Both of these countries have taken the issue of the defense of cultural diversity as a major concern of their cultural policy and has demonstrated their concern in the national level as well as the international (Álvarez 2005). Given the cultural diversity of both countries, it will be interesting to examine in which arena the concerns about cultural diversity arises and what part society takes in the construe of the axis of these concerns. As stated before, globalization and free trade is often appointed as the evil cause of the cultural obliterating process. In the case of Brazil and Canada, do these concerns arise because of globalization and free trade or do these societies have other concerns when it comes to protecting cultural diversity?

 

LITERATURE REVIEW

Globalization is one the most important phenomena of the twentieth century. It refers to those processes that take place in the global scale and pass national boundaries integrating and connecting communities and organizations in new combinations of time-space making the world, reality and experience more interconnected (McGrew, quoted in Hall 1998).  It is part of the socioeconomic evolutionary process started by  mercantilism and followed by capitalism (Giddens 1990). But, since 1970, when the global integration rhythm spiked accelerating the flow and bonds amongst nations. Many concerns have been raised about globalization, including the necessity to protect culture and national identity (UNESCO 2001). 

As observed by Marx and Engels, modernity “is a constant revolutionizing of production, uninterrupted disturbance of all social relations, everlasting uncertainty and agitation (...) All fixed, fast-frozen relationships, with their train of venerable ideas and opinions, are swept away, all new formed ones becomes obsolete before they can ossify (...) All that is solid melts in the air” (1973: 70). This mutative, rapid changing process is most often perceived as the evil machinery behind the cultural obliterating process. As indicated by Giddens “in traditional societies, the past is honored and symbols are valued because they contain and perpetuate the experience of generations” (1990: 37-8).
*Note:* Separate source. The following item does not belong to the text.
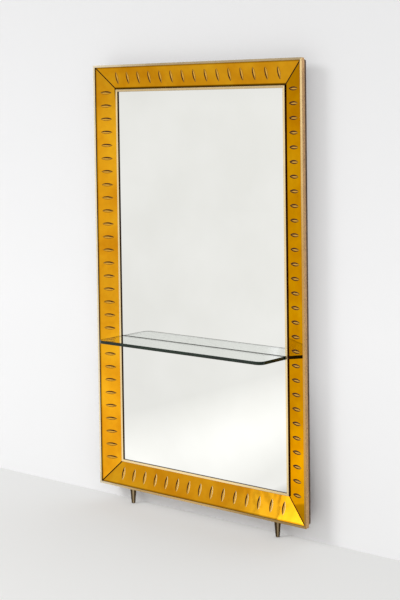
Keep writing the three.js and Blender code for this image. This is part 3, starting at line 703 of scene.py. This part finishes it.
def add_world():
    """An even light, a pale surround, and for what metal and glass show, a plain room with a window high on its
    bright side."""
    world = bpy.data.worlds.new("studio")
    world.use_nodes = True
    bpy.context.scene.world = world
    shader = Shader(world.node_tree)
    direction = shader.add("ShaderNodeTexCoord").outputs["Generated"]
    height = shader.separate(direction, "Z")
    above = shader.ramp(height, (0.0, 1.0), (0.05, 0.88), (0.16, 0.84), (0.3, 1.0), (0.8, 0.5))
    room = shader.mix(1.0, room_brightness(shader, direction), above, "MULTIPLY")
    window_level = shader.ramp(height, (0.10, 0.0), (0.15, 1.0), (0.26, 1.0), (0.32, 0.0))
    sideways = shader.math("MULTIPLY_ADD", shader.separate(direction, "X"), 5, 3.5)  # 0.5 to 0.8 over the window
    window_panes = shader.ramp(
        sideways,
        (0.50, 0.0),
        (0.53, 0.13),
        (0.5425, 0.0),
        (0.5575, 0.0),
        (0.565, 0.20),
        (0.5875, 0.24),
        (0.595, 0.0),
        (0.61, 0.0),
        (0.6175, 0.48),
        (0.68, 0.75),
        (0.76, 1.0),
        (0.80, 0.0),
    )
    front = shader.math("LESS_THAN", shader.separate(direction, "Y"), 0)
    window = shader.math("MULTIPLY", shader.math("MULTIPLY", window_level, window_panes), front)
    bright = shader.mix(window, room, (3.0, 3.0, 3.4))
    even = shader.add("ShaderNodeBackground", {"Color": (1, 1, 1, 1), "Strength": 0.60}).outputs["Background"]
    seen = shader.add("ShaderNodeBackground", {"Color": bright, "Strength": 1.0}).outputs["Background"]
    pale = shader.add("ShaderNodeBackground", {"Color": (*FLOOR_COLOUR, 1), "Strength": 1.0}).outputs["Background"]
    path = shader.add("ShaderNodeLightPath").outputs
    mirrored = shader.math("MAXIMUM", path["Is Glossy Ray"], path["Is Transmission Ray"])
    indoors = mix_shaders(shader, mirrored, even, seen)
    shader.add("ShaderNodeOutputWorld", {"Surface": mix_shaders(shader, path["Is Camera Ray"], indoors, pale)})


def add_lamp(name, place, watts):
    """A soft lamp that metal and glass don't show."""
    data = bpy.data.lights.new(name, "AREA")
    data.shape = "RECTANGLE"
    data.size, data.size_y = LAMP_SIZE
    data.energy = watts
    lamp = bpy.data.objects.new(name, data)
    lamp.location = place
    lamp.rotation_mode = "QUATERNION"
    lamp.rotation_quaternion = (Vector(LAMP_TARGET) - Vector(place)).to_track_quat("-Z", "Y")
    lamp.visible_glossy = False
    lamp.visible_transmission = False
    bpy.context.scene.collection.objects.link(lamp)


add_world()
add_lamp("key", (-4.0, -5.0, 4.6), 220)
add_lamp("fill", (4.4, -4.0, 3.0), 55)

bpy.context.scene.view_settings.view_transform = "Standard"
As opposed to modern societies which are, “by definition, societies that are constantly changing, rapidly and permanently” (Hall 1992: 599). 
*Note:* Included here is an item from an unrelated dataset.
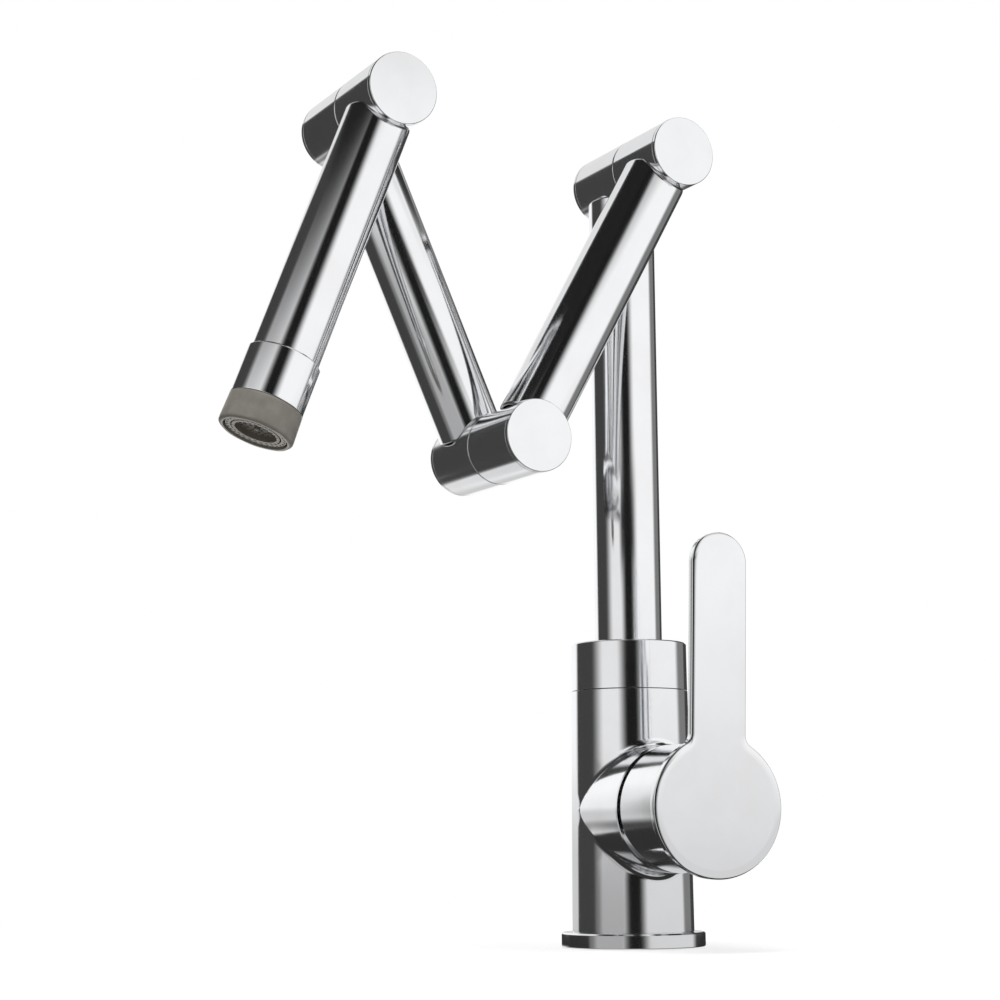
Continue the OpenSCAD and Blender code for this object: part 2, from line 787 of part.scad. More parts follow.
module aerator_screen() {
    screen_r = insert_r - insert_wall - push_clear;
    color(steel) on_spout() translate([0, 0, screen_at]) difference() {
        rod(screen_r, 0, screen_t);
        for (i = [0 : 11])
            rotate([0, 0, 30 * i]) translate([0.7 * screen_r, 0, -1])
                cylinder(r = screen_hole_r, h = screen_t + 2, $fn = 16);
    }
}

// Insert with jets for the stream in a central cup, and a flange with the spray holes
module aerator_insert() {
    plate = insert_end - cup_depth - insert_plate_t;
    color(insert_brown) on_spout() difference() {
        union() {
            rod(insert_r, insert_start, insert_end, 0, edge);
            rod(nose_r, insert_seat + push_clear, insert_end, 0, edge);
        }
        translate([0, 0, insert_start - 1])
            cylinder(r = insert_r - insert_wall, h = screen_at + screen_t - insert_start + 1);
        translate([0, 0, insert_start]) cylinder(r = chamber_wall_r, h = plate - insert_start);
        difference() {
            translate([0, 0, plate + insert_plate_t]) cylinder(r = cup_r, h = cup_depth + 1);
            rod(2 * jet_r, plate, plate + insert_plate_t + 1.2, 0, 0.3);
        }
        for (ring = jet_rings, i = [1 : ring[0]])
            rotate([0, 0, 360 * i / ring[0]]) translate([ring[1], 0, plate - 1])
                cylinder(r = jet_r, h = insert_plate_t + 2, $fn = 16);
        sleeve(cup_groove_r, cup_groove_r - cup_groove_w, insert_end - cup_depth, insert_end + 1);
        sleeve(spray_ring_r + plenum_w / 2, spray_ring_r - plenum_w / 2, insert_seat - 1, insert_seat + 1);
        for (i = [1 : spray_count])
            rotate([0, 0, 360 * i / spray_count]) translate([spray_ring_r, 0, insert_seat])
                cylinder(r = spray_r, h = ring_len, $fn = 16);
        for (a = [0 : 60 : 300])
            rotate([0, 0, a]) translate([chamber_wall_r - 0.5, -spray_r, insert_seat])
                cube([spray_ring_r - chamber_wall_r + 0.5, 2 * spray_r, plate - insert_seat]);
    }
}

base_flange();
base_gasket();
inlet_foot();
valve_body();
cartridge_base();
cartridge_port_seals();
fixed_ceramic_disc();
cartridge_housing();
cartridge_nut();
bonnet_dome();
swivel_spigot();
spigot_o_rings();
swivel_slide_ring();
cartridge_rotor();
stem_pivot_pin();
moving_ceramic_disc();
disc_coupler();
lever_stem();
lever_handle();
handle_grub_screw();
swivel_collar();
collar_grub_screw();
riser_tube();
at_elbow(riser_elbow) elbow_rear(180);  // riser_elbow_rear
at_elbow(riser_elbow) elbow_rear_cap();  // riser_elbow_rear_cap
at_elbow(riser_elbow) elbow_spindle();  // riser_elbow_spindle
at_elbow(riser_elbow) elbow_o_rings();  // riser_elbow_o_rings
at_elbow(riser_elbow) elbow_washer();  // riser_elbow_washer
at_elbow(riser_elbow) elbow_nut();  // riser_elbow_nut
at_elbow(riser_elbow) elbow_front(180 - upper_angle);  // riser_elbow_front
at_elbow(riser_elbow) elbow_front_cap();  // riser_elbow_front_cap
upper_arm_tube();
at_elbow(middle_elbow) elbow_front(-upper_angle);  // middle_elbow_front
at_elbow(middle_elbow) elbow_front_cap();  // middle_elbow_front_cap
at_elbow(middle_elbow) elbow_rear(middle_angle);  // middle_elbow_rear
at_elbow(middle_elbow) elbow_rear_cap();  // middle_elbow_rear_cap
at_elbow(middle_elbow) elbow_spindle();  // middle_elbow_spindle
at_elbow(middle_elbow) elbow_o_rings();  // middle_elbow_o_rings
at_elbow(middle_elbow) elbow_washer();  // middle_elbow_washer
at_elbow(middle_elbow) elbow_nut();  // middle_elbow_nut
middle_arm_tube();
at_elbow(spout_elbow) elbow_rear(180 + middle_angle);  // spout_elbow_rear
at_elbow(spout_elbow) elbow_rear_cap();  // spout_elbow_rear_cap
at_elbow(spout_elbow) elbow_spindle();  // spout_elbow_spindle
at_elbow(spout_elbow) elbow_o_rings();  // spout_elbow_o_rings
at_elbow(spout_elbow) elbow_washer();  // spout_elbow_washer
at_elbow(spout_elbow) elbow_nut();  // spout_elbow_nut
at_elbow(spout_elbow) elbow_front(180 - spout_angle);  // spout_elbow_front
at_elbow(spout_elbow) elbow_front_cap();  // spout_elbow_front_cap
spout_tube();
nozzle_collar();
nozzle_twist_ring();
ring_retainer();
flow_washer();
aerator_screen();
aerator_insert();
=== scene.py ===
import json
import math

import bmesh
import bpy
from mathutils import Matrix, Vector, kdtree

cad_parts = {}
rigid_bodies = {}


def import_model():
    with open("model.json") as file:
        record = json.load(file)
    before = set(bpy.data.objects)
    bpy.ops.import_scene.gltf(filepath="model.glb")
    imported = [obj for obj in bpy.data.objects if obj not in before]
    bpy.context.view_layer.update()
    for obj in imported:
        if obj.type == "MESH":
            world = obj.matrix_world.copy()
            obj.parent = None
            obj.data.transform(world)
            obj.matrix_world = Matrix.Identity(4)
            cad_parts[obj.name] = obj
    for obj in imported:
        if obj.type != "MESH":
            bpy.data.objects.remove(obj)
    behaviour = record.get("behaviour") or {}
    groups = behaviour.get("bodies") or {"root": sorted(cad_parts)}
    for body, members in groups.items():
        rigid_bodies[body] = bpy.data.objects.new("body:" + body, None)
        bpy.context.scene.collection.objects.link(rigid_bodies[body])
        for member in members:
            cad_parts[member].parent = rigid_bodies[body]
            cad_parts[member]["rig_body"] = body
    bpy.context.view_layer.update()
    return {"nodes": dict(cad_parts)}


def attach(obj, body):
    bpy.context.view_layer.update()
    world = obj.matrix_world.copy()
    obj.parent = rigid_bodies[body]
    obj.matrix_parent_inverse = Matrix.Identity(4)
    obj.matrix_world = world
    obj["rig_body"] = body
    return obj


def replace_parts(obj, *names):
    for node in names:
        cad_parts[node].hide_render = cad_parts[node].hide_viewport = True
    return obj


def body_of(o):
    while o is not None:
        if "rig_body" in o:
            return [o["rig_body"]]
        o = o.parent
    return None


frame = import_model()
nodes = frame["nodes"]
mm = 0.001
samePlace = 0.002 * mm  # points closer than this are one
print("frame loaded,", len(nodes), "nodes")


def colour(code):
    # an sRGB hex code as linear red, green, blue and alpha
    channels = [int(code[i:i + 2], 16) / 255 for i in (0, 2, 4)]
    return [c / 12.92 if c <= 0.04045 else ((c + 0.055) / 1.055) ** 2.4 for c in channels] + [1]


white = colour("FFFFFF")


def addNode(tree, kind, inputs=None, **settings):
    # settings are the node's own options; an input is a value, a socket, or a node whose first output is meant
    node = tree.nodes.new(kind)
    for name, value in settings.items():
        setattr(node, name, value)
    for name, value in (inputs or {}).items():
        if isinstance(value, bpy.types.Node):
            value = value.outputs[0]
        if isinstance(value, bpy.types.NodeSocket):
            tree.links.new(value, node.inputs[name])
        else:
            node.inputs[name].default_value = value
    return node


def newMaterial(name):
    material = bpy.data.materials.new(name)
    material.use_nodes = True
    material.node_tree.nodes.clear()
    return material, material.node_tree


# in every finish, blotch, wave, grain and pitch are distances in mm from one to the next, depths are in mm, and
# a band is the part of a pattern over which the finish changes
# a colour mix takes its amount at input 0 and its colours at 6 and 7
chromePlate = {"tint": "F8F9FB", "warmTint": "F4F4F5", "smoothest": 0.09, "roughest": 0.13,
               "blotch": 22, "blotchDetail": 5, "blotchBreak": 0.6, "tintBand": (0.3, 0.8), "roughBand": (0.35, 0.7),
               "wave": 38, "waveDepth": 0.012}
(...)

The intense process of liberalization triggered by international efforts to build commercial frameworks to regulate free trade such as the General Agreement on Trade and Tariffs (GATT 1947) and the Free Trade Agreement  (FTA 1988) brought up many concerns about the consequences of this intense process of world exchange would be, especially in terms of cultural values and national identity (Goldsmith 2005, Thiec 2005; Neil 2005). 
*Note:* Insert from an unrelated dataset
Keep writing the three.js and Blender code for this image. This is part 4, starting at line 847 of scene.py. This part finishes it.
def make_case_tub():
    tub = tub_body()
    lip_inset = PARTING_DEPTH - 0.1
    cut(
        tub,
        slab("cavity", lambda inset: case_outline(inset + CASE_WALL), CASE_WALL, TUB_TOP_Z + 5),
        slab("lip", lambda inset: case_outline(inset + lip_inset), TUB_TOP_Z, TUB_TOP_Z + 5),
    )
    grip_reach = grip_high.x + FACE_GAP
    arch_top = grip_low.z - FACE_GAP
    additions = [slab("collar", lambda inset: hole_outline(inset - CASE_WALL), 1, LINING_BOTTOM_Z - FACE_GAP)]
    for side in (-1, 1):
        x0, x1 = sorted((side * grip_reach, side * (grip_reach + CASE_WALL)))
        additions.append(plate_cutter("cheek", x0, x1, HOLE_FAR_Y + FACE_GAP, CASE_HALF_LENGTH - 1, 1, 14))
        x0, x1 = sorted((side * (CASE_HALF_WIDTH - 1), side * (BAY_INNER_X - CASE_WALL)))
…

Stuart Hall (1998) points out that we are as post-modern as our world. The changes that occur in society reflects in the individual and vice-versa creating a symbiotic flow.  In this sense, globalization wouldn’t bring much consequences as for the processes of construing cultural values or identities as such, because if it disarticulates stable traditional identities of the past, on the one hand, it also creates new opportunities for new identities to and new subjects in this continuous permanent flow of changes, on the other (Hall 1998). As pointed out by Roland Robertson “globalization leads to increase cultural differentiation, not homogenization” (cited in Mitchell 2000: xiii). For society is not an “unified and well-bounded whole, a totality producing itself through evolutionary change from within itself, like a daffodil from its bulb” (Laclau quoted in Hall 1992: 600).

This can be argued from a cultural point of view, that perceives the dangers of globalization for individuals when construing their identities, languages, symbolic values, national traditions. From a socioeconomic perspective, on the other hand, globalization is perceive as an evil to be defeated especially in terms of cultural industry (Goldsmith 2005). In terms of the production of cultural goods and services, the discussion about the consequences of globalization for cultural diversity is a major concern of countries, such as: Canada, France and Brazil (Álvarez 2005; Thiec 2005; Neil 2005). 

Canada was the first country to retain the right to protect its cultural industries, during the negotiations of the Free Trade Agreement - FTA, in 1987 (Álvarez 2005). A similar approach was introduced by France in the General Agreement on Tariffs and Trade (GATT) negotiations in 1993 (Thiec 2005). Since then, these countries together with UNESCO have promoted many meetings and discussions about the issue of cultural diversity and the necessity to protect it (Álvarez 2005). Clearly, there is a distinction between the discussion about the danger of globalization as an obliterating force of identity and symbolic values, and the danger of globalization for the economic sector called “cultural industries”. 

In relation to the first issue, Stuart Hall points out three possible consequences: “the disintegration of national identities as a result of the growing cultural homogenization process, national identities and other local identities are being reinforced as a resistance movement of this globalization and national identities are in a decline, but new identities - hybrid - are taking its place” (1992: 69). The second issue has a political appeal and it seems to be drawn from economic purposes focused on the production and consumption of cultural goods and services (Thiec 2005; Neil 2005). It seems that the discussions that led to the establishment of the Universal Declaration on Cultural Diversity and the Convention on the Protection and Promotion of the Cultural Diversity Expressions have little to do with the issues concerned by Hall and other critical theories (Goldsmith 2005).

 

Hall (1994) investigates the impact of globalization on the symbolic perspective in relation to identity and society. His main concern is how individuals are represented in such a mutative globalized world. Goldsmith (2005), Neil (2005), Thiec (2005) and Alvarez (2005) are also concerned about globalization, but from the economic aspect in relation to the impact of free trade for cultural production and consumption. My major concern is about society and what part it plays in it. I take globalization from the citizenship perspective, in which I question if individuals are aware of the rapid changing process Hall talks about and if they act upon this changing process by resisting it or by embracing it. In other words, is cultural diversity a demand from the Brazilian and Canadian societies or is it a political discourse?